The 70’s to 80’s highlife and soukous from Ghana, Nigeria and Congo are still the preferred jam in Barranquilla. African artists such as Prince Nico Mbarga, Lokassa Yabongo and the Oriental International Band are revered as prominent African musicians in the city. Classic African music became pervasive and led to the creation of Champeta, a musical genre with a fusion of African rhythms and Euro-African influences.
During the carnival, classic African music are played to the loud cheers of the crowd exhibiting ndombolo, a Congolese dance. More music is performed by drum ensembles and other groups playing various wind instruments.

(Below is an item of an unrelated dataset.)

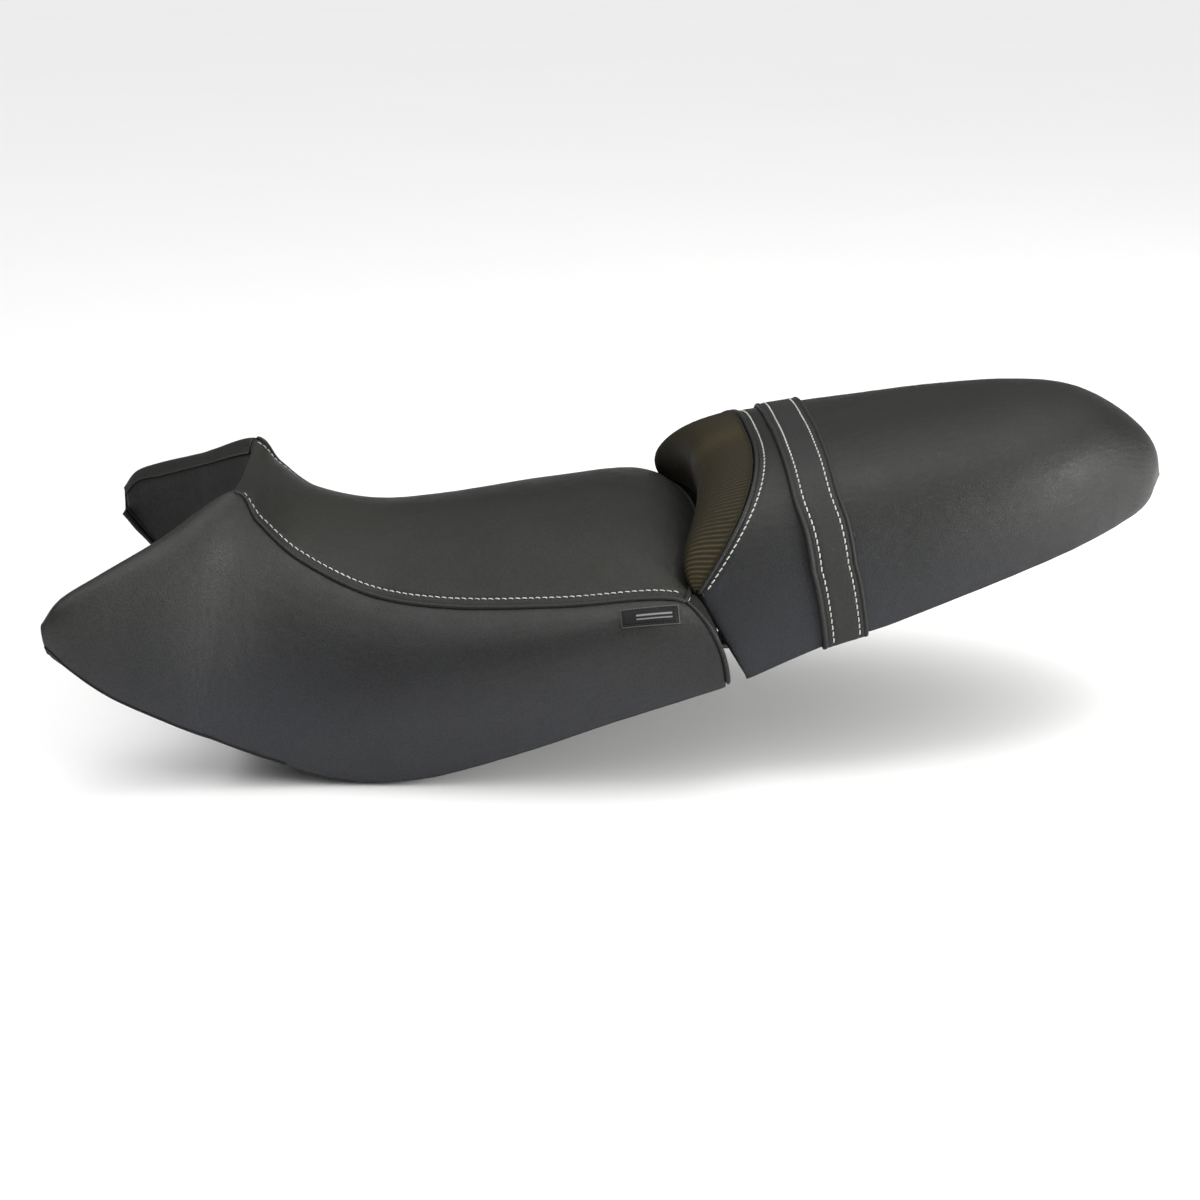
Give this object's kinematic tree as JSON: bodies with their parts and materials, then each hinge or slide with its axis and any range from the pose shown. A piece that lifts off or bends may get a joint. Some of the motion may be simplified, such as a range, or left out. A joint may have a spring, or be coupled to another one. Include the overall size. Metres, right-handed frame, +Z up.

There are musical and theatrical performances by masqueraded singers, dancers and actors. There is an abundance of diverse ethnic foods. There is also a display of beautifully crafted objects such as costumes, animal masks and head ornaments. Additionally, the Carnival Queen Contest is also held to select the carnival queen.
Barranquilla’s Carnival slogan is “quien lo vive, es quien lo goza” meaning, “Who lives it, is who enjoys it”. The preparation begins weeks before the carnival and the locals are given a four-day holiday during the event. The carnival is held every year and begins on the Saturday before Ash Wednesday and runs for four days.
This year’s celebration was held on 2nd March to 5th March 2019 but no worries, you can start planning for next year’s festivities which would be held from Saturday, 22nd February to Tuesday, 25th February 2020. Calendar marked for sure!!!